2 Jul 2012

Weston quits south Wales PCC race, but wasn’t he barred already?

The Falklands war hero Simon Weston announced this morning that is pulling out of November’s election to become police and crime commissioner (PCC) in south Wales. On Twitter he said he had become “disillusioned by the fact it was getting (too) political & not serving the people”.

Weston’s decision follows a number of blogs on this site in the past two weeks suggesting that he would have been disqualified from standing anyway by the tough rules which bar people with criminal records from running for PCC if they have been convicted of crimes for which they might have gone to jail. These apply even if those crimes were committed as a juvenile, as occurred in Weston’s case (he was found in a stolen car around the age of 14).

Only last Thursday Weston appeared on a panel of PCC candidates which I chaired at the Local Government Association conference in Birmingham. Whilst he complained there that the race was becoming too political, he said nothing about withdrawing. But I thought it strange that he refused my request for an interview for Channel 4 News. He would not be doing any media interviews until September, he said, which struck me as a strange way to campaign.

I also understand that Simon Weston came very close to withdrawing from the contest last March, as he felt it was too difficult for an independent candidate to overcome the traditional party machines. But then he decided to press on.

Last Thursday I urged Weston to consult a lawyer about whether he would actually be disqualified under the law. He insisted there was no need to do so, as he was totally confident, he said, that he was not caught by the 2011 Police Act. I advised him that it might be best to sort the issue out now, and perhaps even get the law changed, whereas it could prove very expensive in legal costs if he was challenged once the election got underway. And I warned him if he was ultimately elected he might even face an election court.

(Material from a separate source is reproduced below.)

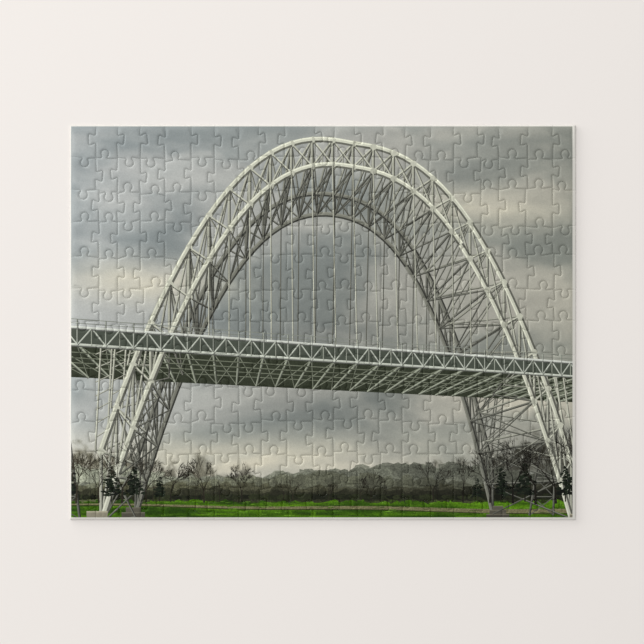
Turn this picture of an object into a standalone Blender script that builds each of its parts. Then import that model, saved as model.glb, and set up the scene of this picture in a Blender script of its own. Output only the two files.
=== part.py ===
"""A finished jigsaw puzzle lying flat, print side up.

252 pieces in 21 columns and 12 rows, die-cut from one printed board. The solids are 42 blocks of
six interlocked pieces, three columns by two rows, so every second level cut and every third
upright cut is a real gap here. Metres, +Z up, +Y towards the top of the picture, origin under
the middle of the sheet.
"""

import math
import random
from collections import namedtuple

import bpy

# The board
SHEET_WIDTH = 0.375
SHEET_HEIGHT = 0.2925
BOARD_THICKNESS = 0.0020
COLUMNS = 21
ROWS = 12
BLOCK_COLUMNS = 3
BLOCK_ROWS = 2
CUT_GAP = 0.0003

# The knobs. Small fillets lead from the cut into the neck, and the neck's sides run straight to the
# rounded corners of the head. Level cuts have round heads, and upright cuts broad flat ones.
KnobStyle = namedtuple("KnobStyle", "neck head reach corner fillet head_steps")
ROUND_KNOB = KnobStyle(0.0041, 0.0062, 0.0069, 0.0031, 0.00095, 3)
FLAT_KNOB = KnobStyle(0.0056, 0.0078, 0.0051, 0.0011, 0.0008, 2)
FILLET_STEPS = 2
KNOB_SIZES = (0.94, 1.05)
KNOB_LEAN = math.radians(8)
KNOB_SHIFT = 0.0018
KNOB_ROOM = 0.0044
KNOBS_UP = 0.62
KNOB_DRAWS = 14

# How far the cuts wander from an even grid
UPRIGHT_DRIFT = 0.0015
DRIFT_KEPT = 0.6
STEP_CHANCE = 0.3
STEP_SIZES = (0.0010, 0.0028)
LEVEL_DRIFT = 0.0011
DRIFT_TURN = 0.55
LEVEL_JITTER = 0.0015
LEVEL_SLOPE = 0.0018
LEAST_STEP = 0.0006
CUT_SEED = 334

# The print's main colours, band by band from the top: colour, roughness
SKY_PRINT = ((0.36, 0.39, 0.38, 1.0), 0.42)
STEEL_PRINT = ((0.27, 0.28, 0.24, 1.0), 0.42)
MEADOW_PRINT = ((0.12, 0.17, 0.06, 1.0), 0.42)
BAND_OF_ROW = {
    "a": "printed_sky",
    "b": "printed_sky",
    "c": "printed_steel",
    "d": "printed_steel",
    "e": "printed_steel",
    "f": "printed_meadow",
}

COLUMN_PITCH = SHEET_WIDTH / COLUMNS
ROW_PITCH = SHEET_HEIGHT / ROWS
LEFT_EDGE = -SHEET_WIDTH / 2
BOTTOM_EDGE = -SHEET_HEIGHT / 2
QUARTER = math.pi / 2

Knob = namedtuple("Knob", "style x y angle size way")
LevelCut = namedtuple("LevelCut", "start end knob")


def arc(x, y, radius, first_turn, sweep, steps):
    """Points along an arc about (x, y), both its ends included."""
    turns = [first_turn + sweep * step / steps for step in range(steps + 1)]
    return [(x + radius * math.cos(turn), y + radius * math.sin(turn)) for turn in turns]


def knob_outline(style):
    """Points of a knob in its own axes: x along the cut, y out of it. It starts and ends on the cut."""
    base_x = style.neck / 2 + style.fillet
    corner_x, corner_y = style.head / 2 - style.corner, style.reach - style.corner
    run, rise = base_x - corner_x, corner_y - style.fillet
    facing = math.acos((style.fillet + style.corner) / math.hypot(run, rise))
    sweep = QUARTER + math.atan2(rise, run) - facing
    left = arc(-base_x, style.fillet, style.fillet, -QUARTER, sweep, FILLET_STEPS)
    left += arc(-corner_x, corner_y, style.corner, QUARTER + sweep, -sweep, style.head_steps)
    return left + [(-x, y) for x, y in reversed(left)]


def on_sheet(knob, along, out):
    """A place on the sheet, from its distance along the cut and out of it on the knob's side."""
    along *= knob.size
    out *= knob.size * knob.way
    cosine, sine = math.cos(knob.angle), math.sin(knob.angle)
    return (knob.x + along * cosine - out * sine, knob.y + along * sine + out * cosine)


def knob_points(knob):
    """The knob's outline on the sheet."""
    return [on_sheet(knob, along, out) for along, out in knob_outline(knob.style)]


def discs(knob):
    """Discs that cover the knob, its neck and the corners of its head, as (place, radius)."""
    style = knob.style
    corner_x, corner_y = style.head / 2 - style.corner, style.reach - style.corner
    corners = [(on_sheet(knob, x, corner_y), style.corner) for x in (-corner_x, corner_x)]
    return [(on_sheet(knob, 0.0, style.reach / 2), style.neck / 2), *corners]


def room_between(knob, others):
    """The least room between a knob and the knobs around it."""
    return min(
        math.dist(place, other_place) - radius - other_radius
        for place, radius in discs(knob)
        for other in others
        for other_place, other_radius in discs(other)
    )


def draw_uprights(die):
    """Where each upright cut stands in each row. It is straight, and here and there it steps aside."""
    places = {(0, row): LEFT_EDGE for row in range(ROWS)}
    places.update({(COLUMNS, row): -LEFT_EDGE for row in range(ROWS)})
    drift = 0.0
    for cut in range(1, COLUMNS):
        drift = DRIFT_KEPT * drift + die.uniform(-UPRIGHT_DRIFT, UPRIGHT_DRIFT)
        step = 0.0
        for row in range(ROWS):
            if die.random() < STEP_CHANCE:
                step = 0.0 if step else die.choice((-1, 1)) * die.uniform(*STEP_SIZES)
            places[cut, row] = LEFT_EDGE + cut * COLUMN_PITCH + drift + step
    return places


def draw_level_cuts(die, uprights):
    """Every level cut between two pieces of a column, with its knob near its middle."""
    cuts = {}
    for line in range(1, ROWS):
        phase = die.uniform(0, 2 * math.pi)
        for column in range(COLUMNS):
            left = max(uprights[column, line - 1], uprights[column, line])
            right = min(uprights[column + 1, line - 1], uprights[column + 1, line])
            middle = BOTTOM_EDGE + line * ROW_PITCH
            middle += LEVEL_DRIFT * math.sin(phase + DRIFT_TURN * column)
            middle += die.uniform(-LEVEL_JITTER, LEVEL_JITTER)
            start, end = (middle + LEVEL_SLOPE * die.uniform(-1, 1) ** 3 for _ in range(2))
            if column and abs(start - cuts[column - 1, line].end) < LEAST_STEP:
                start = cuts[column - 1, line].end
            shift = min(KNOB_SHIFT, max((right - left) / 2 - KNOB_ROOM, 0.0)) * die.uniform(-1, 1)
            lean, size = die.uniform(-KNOB_LEAN, KNOB_LEAN), die.uniform(*KNOB_SIZES)
            way = 1 if die.random() < KNOBS_UP else -1
            knob = Knob(ROUND_KNOB, (left + right) / 2 + shift, middle, lean, size, way)
            cuts[column, line] = LevelCut(start, end, knob)
    return cuts


def heights_at(level_cuts, cut, line):
    """The heights where the level cuts on the left and on the right of an upright cut meet it."""
    if line in (0, ROWS):
        return (BOTTOM_EDGE + line * ROW_PITCH,) * 2
    left, right = level_cuts.get((cut - 1, line)), level_cuts.get((cut, line))
    return (left.end if left else right.start, right.start if right else left.end)


def draw_upright_knobs(die, uprights, level_cuts):
    """Every knob on the upright cuts. Each is drawn several times, and the draw with the most room stays."""
    knobs = {}
    for cut in range(1, COLUMNS):
        for row in range(ROWS):
            corners = ((cut - 1, row), (cut, row), (cut - 1, row + 1), (cut, row + 1))
            near = [level_cuts[corner].knob for corner in corners if corner in level_cuts]
            if (cut - 1, row) in knobs:
                near.append(knobs[cut - 1, row])
            low, high = max(heights_at(level_cuts, cut, row)), min(heights_at(level_cuts, cut, row + 1))
            draws = []
            for _ in range(KNOB_DRAWS):
                y = (low + high) / 2 + die.uniform(-KNOB_SHIFT, KNOB_SHIFT)
                angle = QUARTER + die.uniform(-KNOB_LEAN, KNOB_LEAN)
                size, way = die.uniform(*KNOB_SIZES), die.choice((-1, 1))
                draws.append(Knob(FLAT_KNOB, uprights[cut, row], y, angle, size, way))
            knobs[cut, row] = max(draws, key=lambda knob: room_between(knob, near))
    return knobs


die = random.Random(CUT_SEED)
uprights = draw_uprights(die)
level_cuts = draw_level_cuts(die, uprights)
upright_knobs = draw_upright_knobs(die, uprights, level_cuts)
turns = {(cut, line): die.choice((0, 1)) for cut in range(COLUMNS + 1) for line in range(ROWS + 1)}


def crossing(cut, line):
    """An upright cut where level cuts meet it: their ends, labelled, and its own step aside, in order."""
    below_x, above_x = uprights[cut, max(line - 1, 0)], uprights[cut, min(line, ROWS - 1)]
    heights = heights_at(level_cuts, cut, line)
    turn_y, step = heights[turns[cut, line]], abs(above_x - below_x)
    stops = [(0.0, None, (below_x, turn_y)), (step, None, (above_x, turn_y))]
    for side, y, outer in zip(("left", "right"), heights, (min, max)):
        x = outer(below_x, above_x)
        if y < turn_y:
            stops.append((y - turn_y, (side, line), (below_x, y)))
        elif y > turn_y:
            stops.append((step + y - turn_y, (side, line), (above_x, y)))
        else:
            stops.append((abs(x - below_x), (side, line), (x, y)))
    return [(label, place) for _, label, place in sorted(stops, key=lambda stop: stop[0])]


def upright_line(cut):
    """A whole upright cut from the sheet's bottom to its top, as labels and places."""
    line = []
    for row in range(ROWS):
        line += crossing(cut, row)
        if (cut, row) in upright_knobs:
            line += [(None, place) for place in knob_points(upright_knobs[cut, row])]
    return line + crossing(cut, ROWS)


upright_lines = [upright_line(cut) for cut in range(COLUMNS + 1)]


def upright_path(cut, start, end):
    """The part of an upright cut from the end of one level cut to the end of another."""
    labels = [label for label, _ in upright_lines[cut]]
    first, last = sorted((labels.index(start), labels.index(end)))
    path = [place for _, place in upright_lines[cut][first : last + 1]]
    return path if labels[first] == start else path[::-1]


def level_knob(column, line):
    """The knob of a level cut, from left to right. The sheet's own edges have none."""
    return knob_points(level_cuts[column, line].knob) if (column, line) in level_cuts else []


def outline_of(first_column, end_column, first_row, end_row):
    """The cuts round some columns and rows of pieces, anticlockwise."""
    outline = []
    for column in range(first_column, end_column):
        outline += level_knob(column, first_row)
        if column + 1 < end_column:
            outline += upright_path(column + 1, ("left", first_row), ("right", first_row))
    outline += upright_path(end_column, ("left", first_row), ("left", end_row))
    for column in reversed(range(first_column, end_column)):
        outline += reversed(level_knob(column, end_row))
        if column > first_column:
            outline += upright_path(column, ("right", end_row), ("left", end_row))
    outline += upright_path(first_column, ("right", end_row), ("right", first_row))
    return [point for at, point in enumerate(outline) if math.dist(point, outline[at - 1]) > CUT_GAP / 2]


def inset(outline, distance):
    """The outline moved inwards by a distance, except along the sheet's own edges."""
    moved = []
    for at, (x, y) in enumerate(outline):
        before, after = outline[at - 1], outline[(at + 1) % len(outline)]
        normals = []
        for start, end in ((before, (x, y)), ((x, y), after)):
            length = math.dist(start, end)
            normals.append(((start[1] - end[1]) / length, (end[0] - start[0]) / length))
        (ax, ay), (bx, by) = normals
        share = distance / max(1 + ax * bx + ay * by, 0.5)
        on_side = math.isclose(abs(x), -LEFT_EDGE, abs_tol=1e-9)
        on_end = math.isclose(abs(y), -BOTTOM_EDGE, abs_tol=1e-9)
        moved.append((x if on_side else x + (ax + bx) * share, y if on_end else y + (ay + by) * share))
    return moved


def board_material(name, colour, roughness):
    material = bpy.data.materials.new(name)
    material.use_nodes = True
    shader = material.node_tree.nodes["Principled BSDF"]
    shader.inputs["Base Color"].default_value = colour
    shader.inputs["Roughness"].default_value = roughness
    shader.inputs["Metallic"].default_value = 0.0
    return material


def cut_block(name, outline, material):
    """A block of board: its outline drawn as a flat curve, filled and given the board's thickness."""
    curve = bpy.data.curves.new(name, "CURVE")
    curve.dimensions = "2D"
    curve.fill_mode = "BOTH"
    curve.extrude = BOARD_THICKNESS / 2
    spline = curve.splines.new("POLY")
    spline.points.add(len(outline) - 1)
    for point, (x, y) in zip(spline.points, outline):
        point.co = (x, y, 0.0, 1.0)
    spline.use_cyclic_u = True
    curve.materials.append(material)
    block = bpy.data.objects.new(name, curve)
    block.location.z = BOARD_THICKNESS / 2
    bpy.context.scene.collection.objects.link(block)


for old in list(bpy.data.objects):
    bpy.data.objects.remove(old)

materials = {
    "printed_sky": board_material("printed_sky", *SKY_PRINT),
    "printed_steel": board_material("printed_steel", *STEEL_PRINT),
    "printed_meadow": board_material("printed_meadow", *MEADOW_PRINT),
}
for letter, first_row in zip("fedcba", range(0, ROWS, BLOCK_ROWS)):
    for number, first_column in enumerate(range(0, COLUMNS, BLOCK_COLUMNS), start=1):
        block = outline_of(first_column, first_column + BLOCK_COLUMNS, first_row, first_row + BLOCK_ROWS)
        cut_block(f"pieces_{letter}{number}", inset(block, CUT_GAP / 2), materials[BAND_OF_ROW[letter]])
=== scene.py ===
"""The looks of a finished jigsaw puzzle that lies flat, picture side up.

Lengths on the sheet are in millimetres and are made metres where a mesh is made.
"""

import functools
import math
import random
from collections import namedtuple

import bpy
import numpy as np
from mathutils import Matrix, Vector
from mathutils.geometry import delaunay_2d_cdt


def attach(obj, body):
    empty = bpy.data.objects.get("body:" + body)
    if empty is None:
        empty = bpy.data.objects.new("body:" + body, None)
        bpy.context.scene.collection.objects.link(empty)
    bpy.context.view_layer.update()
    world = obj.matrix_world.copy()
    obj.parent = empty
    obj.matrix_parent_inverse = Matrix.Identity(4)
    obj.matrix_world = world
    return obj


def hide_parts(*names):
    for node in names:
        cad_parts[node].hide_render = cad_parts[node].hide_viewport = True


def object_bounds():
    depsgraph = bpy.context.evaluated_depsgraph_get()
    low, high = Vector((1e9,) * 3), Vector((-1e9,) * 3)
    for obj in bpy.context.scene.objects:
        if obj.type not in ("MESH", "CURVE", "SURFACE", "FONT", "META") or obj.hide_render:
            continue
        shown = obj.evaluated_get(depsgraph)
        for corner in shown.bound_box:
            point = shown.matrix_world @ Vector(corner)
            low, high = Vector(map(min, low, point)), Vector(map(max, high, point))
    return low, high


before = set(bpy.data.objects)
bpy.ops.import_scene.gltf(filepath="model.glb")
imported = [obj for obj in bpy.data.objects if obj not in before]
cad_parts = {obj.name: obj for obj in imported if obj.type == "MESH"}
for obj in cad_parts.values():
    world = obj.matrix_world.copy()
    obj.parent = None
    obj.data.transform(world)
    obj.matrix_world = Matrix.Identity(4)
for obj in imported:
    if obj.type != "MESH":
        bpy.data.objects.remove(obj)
cad_box = [list(corner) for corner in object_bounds()]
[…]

Both the Home Secretary Theresa May and the Attorney General Dominic Grieve have recently expressed the view that Weston WOULD have been allowed to stand, but lawyers to whom I have spoken have expressed the contrary opinion. These include Ros Baston, a specialist in election law, who was previously a senior official with the Electoral Commission.

Weston’s decision means the PCC contest in south Wales will almost certainly be won by Labour’s candidate, the former Welsh First Minister Alun Michael, who is giving up his Westminster seat to enter the race in what is a very strong Labour area.

I would be very surprised if the tough law against people with criminal records standing in November doesn’t produce further casualties, once candidates read the wording of the act and consult their lawyers.

Simon Weston’s decision is another blow to ministers who had hoped the police commissioner elections would produce an impressive list of big-name non-politicians as candidates. But now the two biggest names to enter the fray – Weston and fellow army veteran Tim Collins – have both withdrawn within the space of about five weeks.